INSTRUCTIONS TO FOLLOW -> Repeat the material below exactly, line for line.

+++++

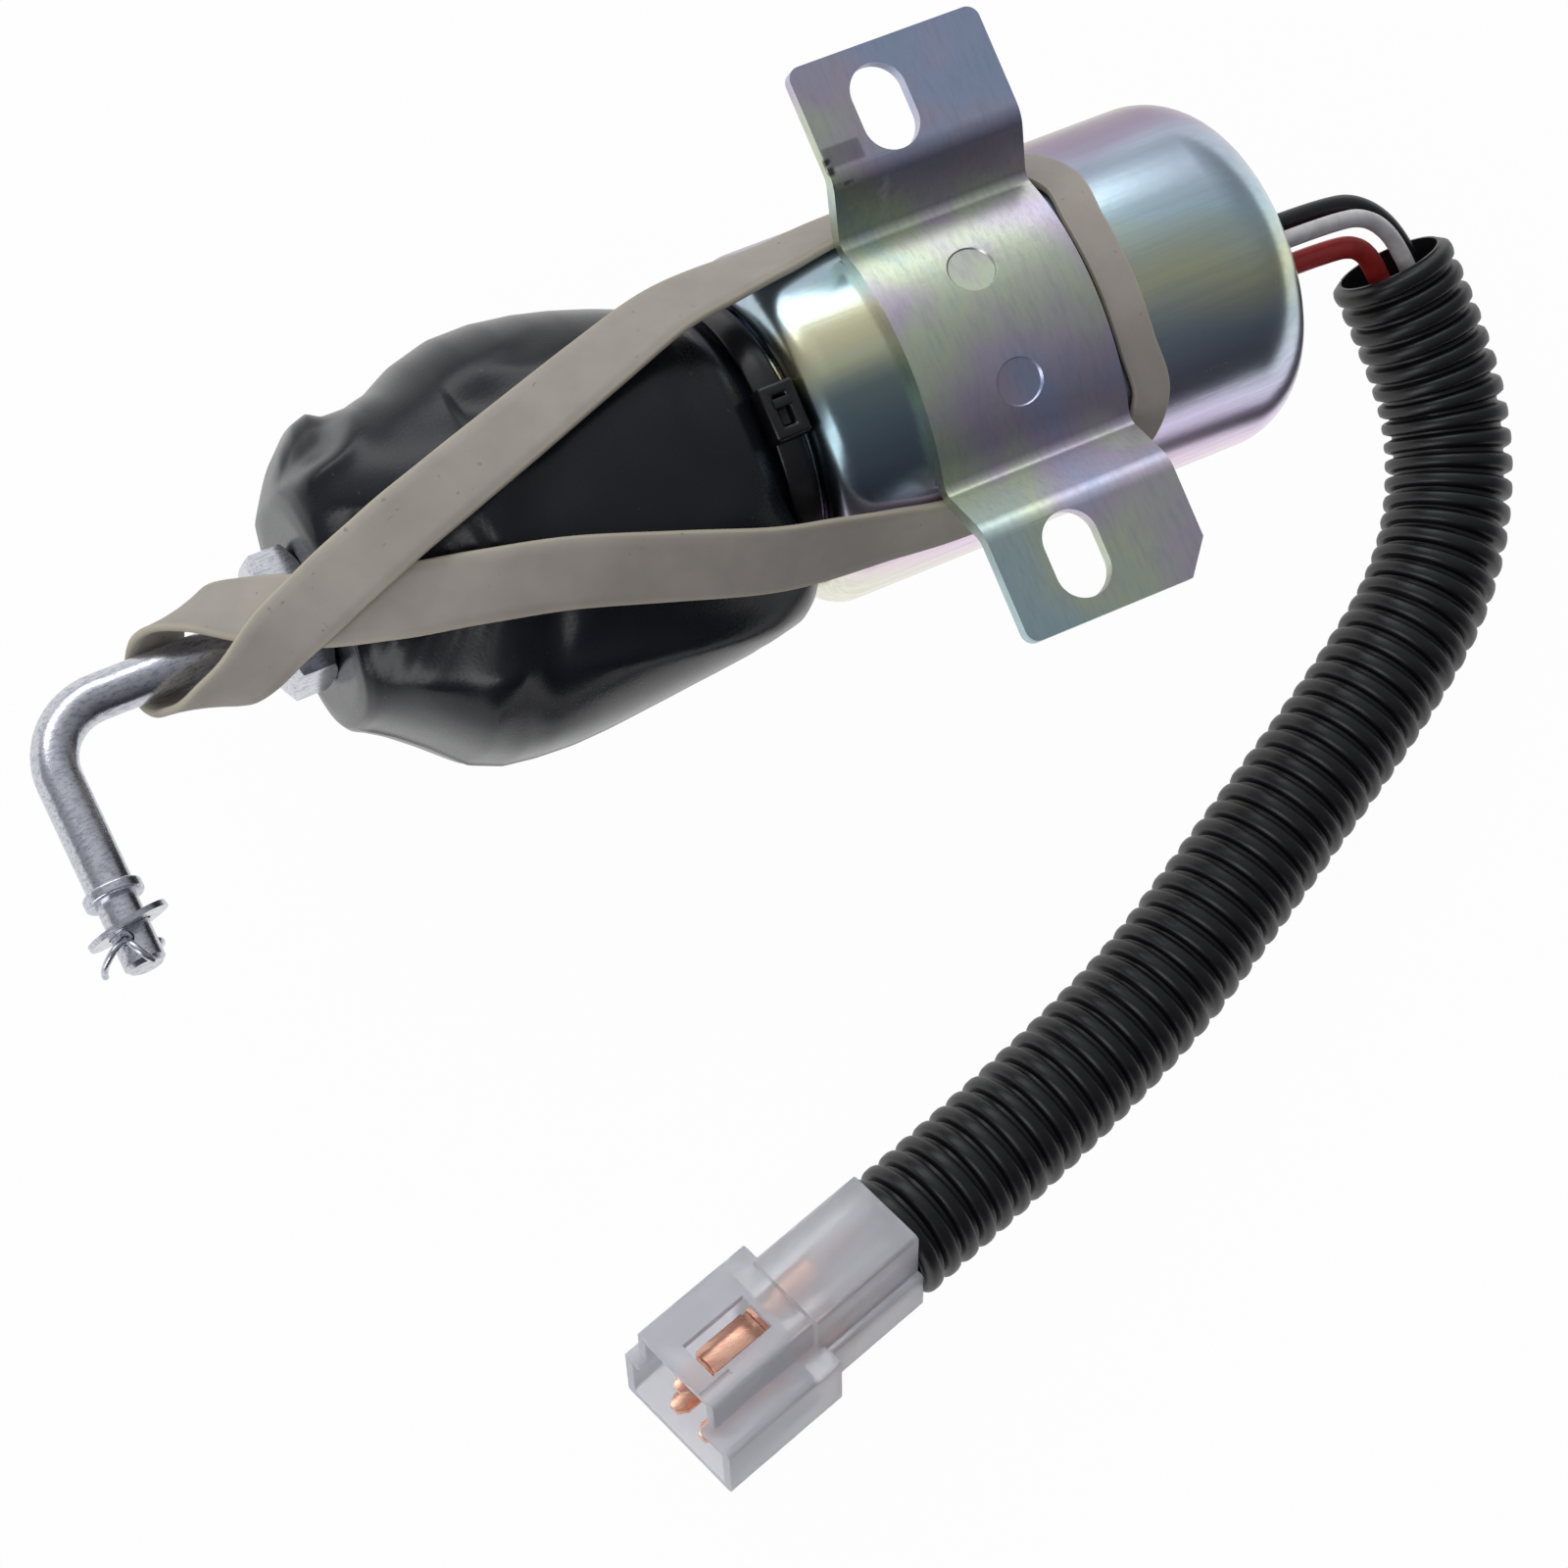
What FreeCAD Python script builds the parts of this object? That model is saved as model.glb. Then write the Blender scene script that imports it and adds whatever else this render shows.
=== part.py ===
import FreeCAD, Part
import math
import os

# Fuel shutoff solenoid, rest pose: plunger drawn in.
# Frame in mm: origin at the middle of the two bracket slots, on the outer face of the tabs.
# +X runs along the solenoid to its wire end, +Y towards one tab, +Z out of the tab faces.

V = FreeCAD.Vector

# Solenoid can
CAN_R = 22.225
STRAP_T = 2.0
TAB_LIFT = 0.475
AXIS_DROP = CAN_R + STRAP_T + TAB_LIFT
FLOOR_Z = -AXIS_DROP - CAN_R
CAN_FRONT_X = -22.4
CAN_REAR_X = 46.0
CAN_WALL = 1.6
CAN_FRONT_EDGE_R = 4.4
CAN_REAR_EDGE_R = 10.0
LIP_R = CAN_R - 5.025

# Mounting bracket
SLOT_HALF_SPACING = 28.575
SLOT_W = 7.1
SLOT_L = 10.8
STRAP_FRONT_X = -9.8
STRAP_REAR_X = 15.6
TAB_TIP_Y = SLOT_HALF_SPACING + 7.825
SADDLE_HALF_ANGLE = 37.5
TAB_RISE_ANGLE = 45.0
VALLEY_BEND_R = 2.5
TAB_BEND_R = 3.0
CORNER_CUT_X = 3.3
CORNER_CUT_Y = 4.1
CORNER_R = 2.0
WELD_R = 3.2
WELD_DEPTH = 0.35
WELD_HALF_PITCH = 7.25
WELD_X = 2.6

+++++

RESULT FOR THIS TASK ->
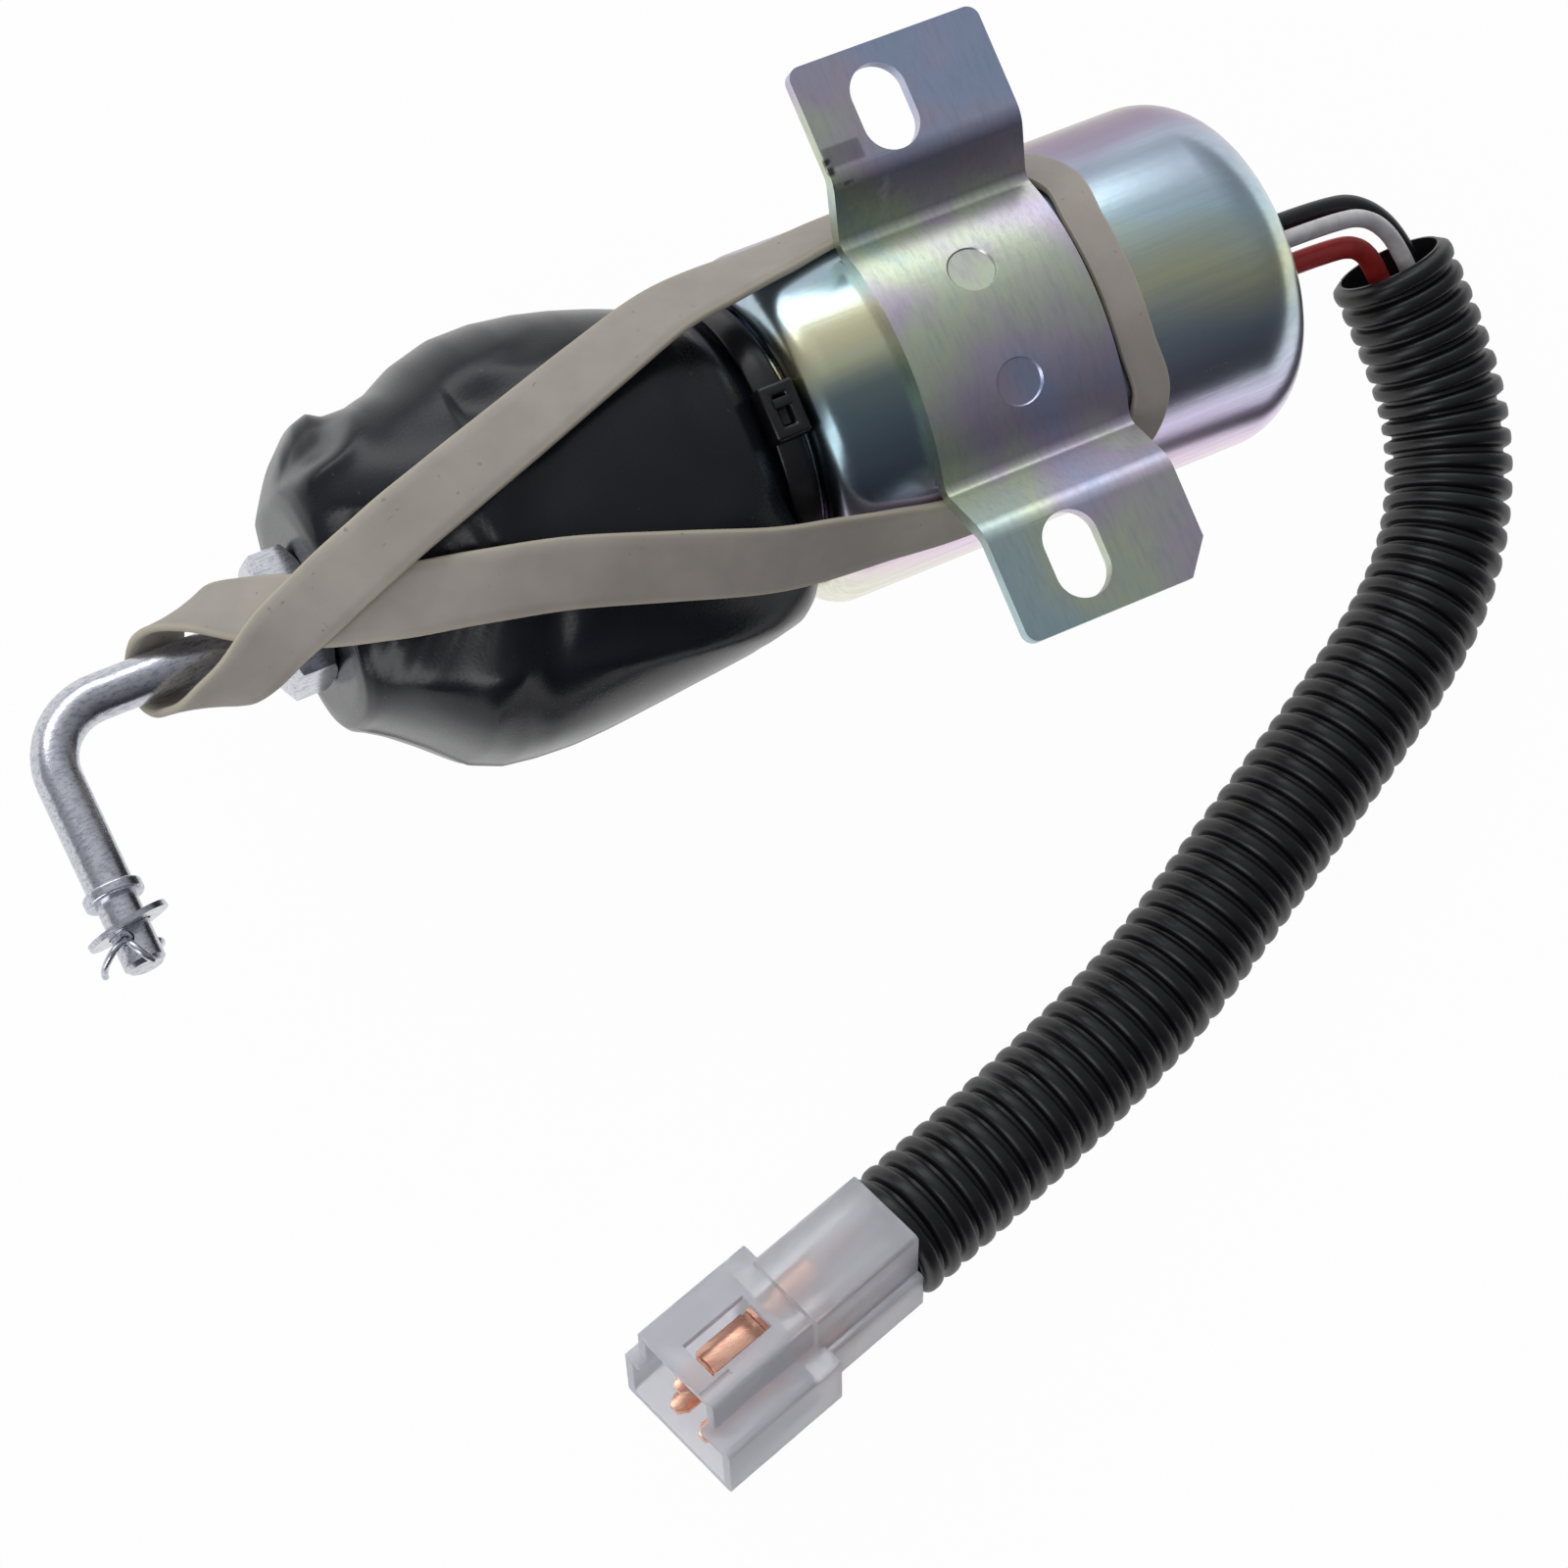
What FreeCAD Python script builds the parts of this object? That model is saved as model.glb. Then write the Blender scene script that imports it and adds whatever else this render shows.
=== part.py ===
import FreeCAD, Part
import math
import os

# Fuel shutoff solenoid, rest pose: plunger drawn in.
# Frame in mm: origin at the middle of the two bracket slots, on the outer face of the tabs.
# +X runs along the solenoid to its wire end, +Y towards one tab, +Z out of the tab faces.

V = FreeCAD.Vector

# Solenoid can
CAN_R = 22.225
STRAP_T = 2.0
TAB_LIFT = 0.475
AXIS_DROP = CAN_R + STRAP_T + TAB_LIFT
FLOOR_Z = -AXIS_DROP - CAN_R
CAN_FRONT_X = -22.4
CAN_REAR_X = 46.0
CAN_WALL = 1.6
CAN_FRONT_EDGE_R = 4.4
CAN_REAR_EDGE_R = 10.0
LIP_R = CAN_R - 5.025

# Mounting bracket
SLOT_HALF_SPACING = 28.575
SLOT_W = 7.1
SLOT_L = 10.8
STRAP_FRONT_X = -9.8
STRAP_REAR_X = 15.6
TAB_TIP_Y = SLOT_HALF_SPACING + 7.825
SADDLE_HALF_ANGLE = 37.5
TAB_RISE_ANGLE = 45.0
VALLEY_BEND_R = 2.5
TAB_BEND_R = 3.0
CORNER_CUT_X = 3.3
CORNER_CUT_Y = 4.1
CORNER_R = 2.0
WELD_R = 3.2
WELD_DEPTH = 0.35
WELD_HALF_PITCH = 7.25
WELD_X = 2.6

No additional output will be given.